Many of those areas are underdeveloped, but Inman Square is quite crowded and full and just fine as it is. I'd love to see it get a T station, but I'd hate to see any large-scale redevelopment there, beyond the one or two parking lots along Hampshire St.
 
^I totally agree about Inman, that's why I called it underserved and not underdeveloped.
 
^ I wouldn't mind seeing the dead dead stretch of suburban residential Cambridge Street between Harvard and Inman transformed by intense redevelopment...
 
A lot of that stretch is hospitals and medical offices and Cambridge's high school and (further west) Harvard academic buildings; those aren't going anywhere. And I like that neighborhood the way it is.
 
I don't. It's a dull, dark walk, and it's the number one location for muggings in that half of Cambridge. It's one of Jane Jacobs' grey areas, where car ownership and use is frustrating but walking even more so.
 
I guess tastes just differ. I find it a pleasant walk. Google Map says the distance from Harvard Square to Inman Square is 1.1 miles, but it's actually a bit less on foot since you can't drive diagonally through Harvard Yard.
 
Too narrowly constricted. Overprivileges relatively loose-populated residential areas (Charlestown, Southie) over major employment centers (Harvard, Longwood).
 
I've been working for days on a routing for my urban ring in my little dream-world MBTA. Just wanted to post it.

http://www.google.com/maps/ms?ie=UT...34766256038742.000483372f2e2d6aca853&t=h&z=10

It's intended to be heavy rail (I would accept nothing less).

I would post just the ring portion, but then you'd probably wonder it runs Harvard-Porter-Davis when the Red Line already does, but I removed the Red Line there, though, so it made more sense to show the whole thing.

Also, sorry, no markers for stops, but I'm sure you can figure most of it out.


OH, and I think the ring should be Silver, of course. Save the colors for spokes. And I was going to use Gold for the "inner" ring, but since they converge in Everett all the way to the airport, and also share the Everett Branch, it was a bit pointless. I may use Gold for some sort of core-area arc/ring, though.
 
We could tear down all the tripple deckers, two and single family homes and start building some high density housing. (It's a fanasty world after all)
 
Why reroute the Red Line to West Cambridge and some point north of downtown Watertown? This isn't a very dense area, and the 71 trolleybus serves the Harvard-Watertown Sq route pretty effectively.

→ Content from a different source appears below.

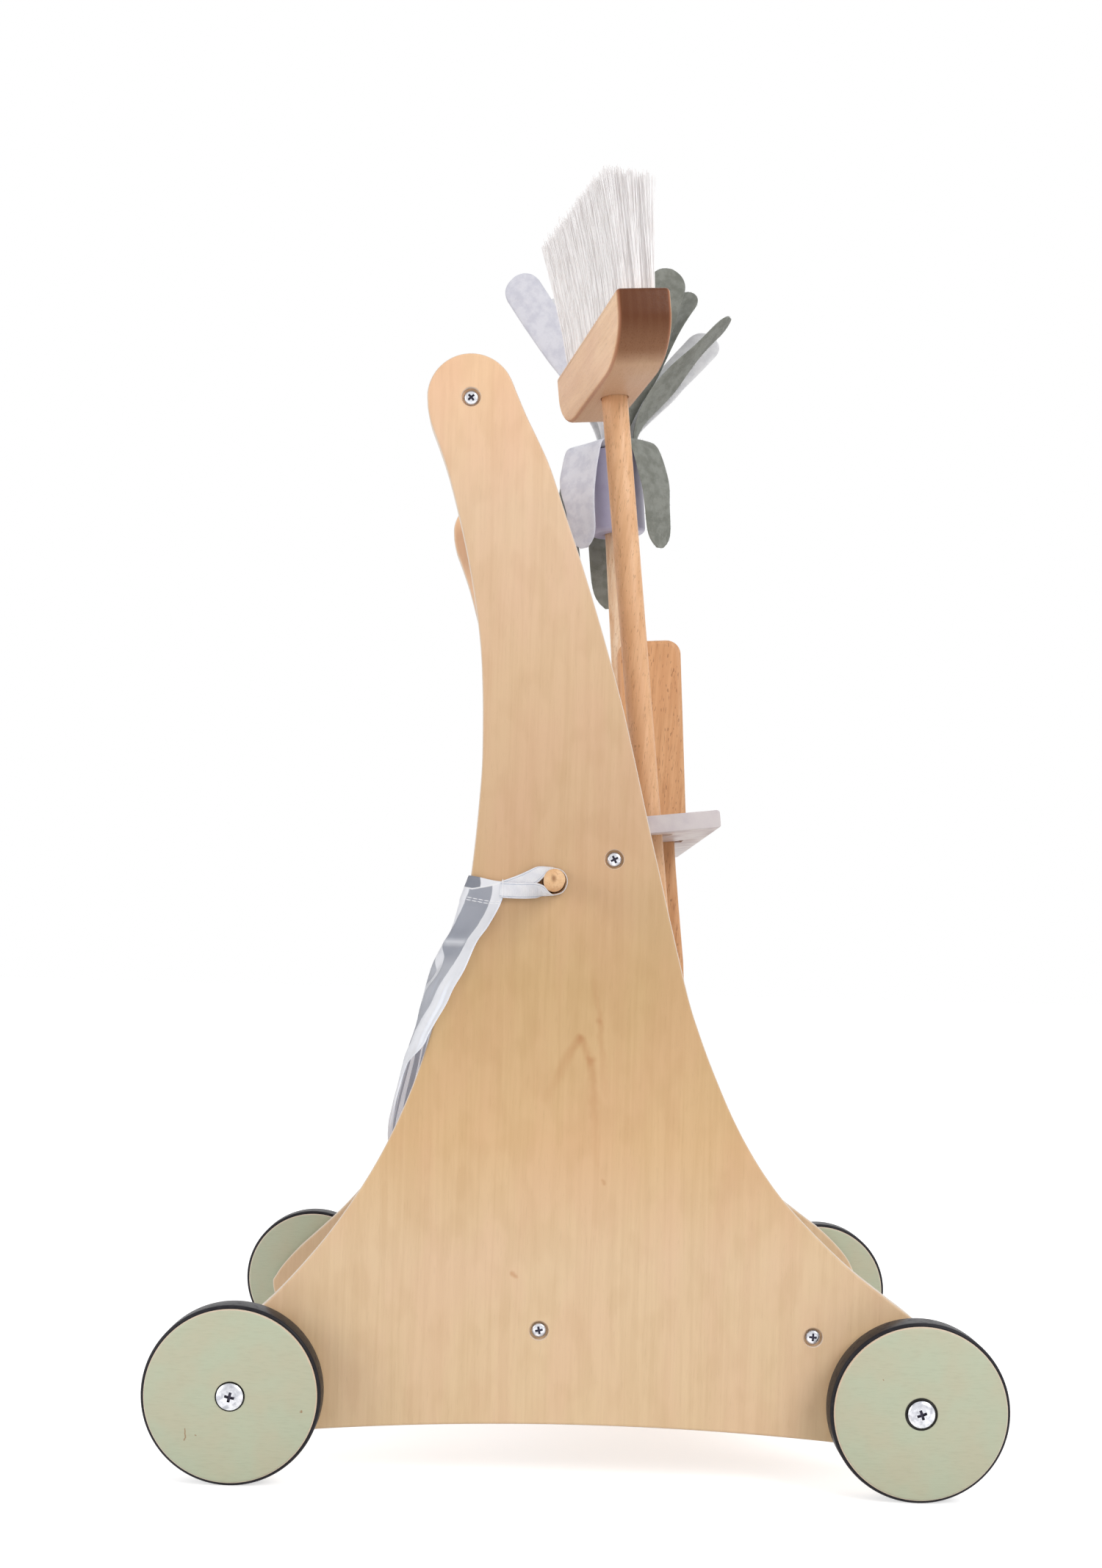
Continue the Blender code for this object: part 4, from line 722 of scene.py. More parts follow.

And what's with the northern Brown Line branch basically shadowing the Green Line into East Cambridge?
 
The brown line could keep going a few blocks down Cambridge St. and meet up with the other lines in Inman Square.

I like that's it's almost Paris level subway saturation. The T as it is couldn't support much more density then we have now.
 
It's an incomplete map. The only thing complete really is the Urban Ring (except I'm considering an inner-to-outter connector from Inman to Harvard), every other line still needs fixes and reroutings.

The "Waverly" Branch is incomplete, and was going to go up Trapelo Rd and have a park&ride at the junction of Rt2 and Rt128. I stopped because I figured the distance from Waverly to the junction was too great and there was no population, so the Waltham Branch of the Blue Line will become the Red Line branch via Harvard. The only reason I even made it is because I didn't have the heart to leave Harvard and Central without a line into downtown.

The Brown Line (will likely end up using black for trolleys since brown is "ew") has seen hardly any work at all. The only thing for certain with it is Boylston to Dudley, Boylston to Kenmore, and Lechmere to Inman. I'm considering the C line picks up BC and the B line is up in the air.
 
I like the extension of the Mattapan line to Roslindale, but am I reading this right, did you eliminate the South Shore Red Line?

[edit]
Okay, I see what you did, you just rerouted it a bit.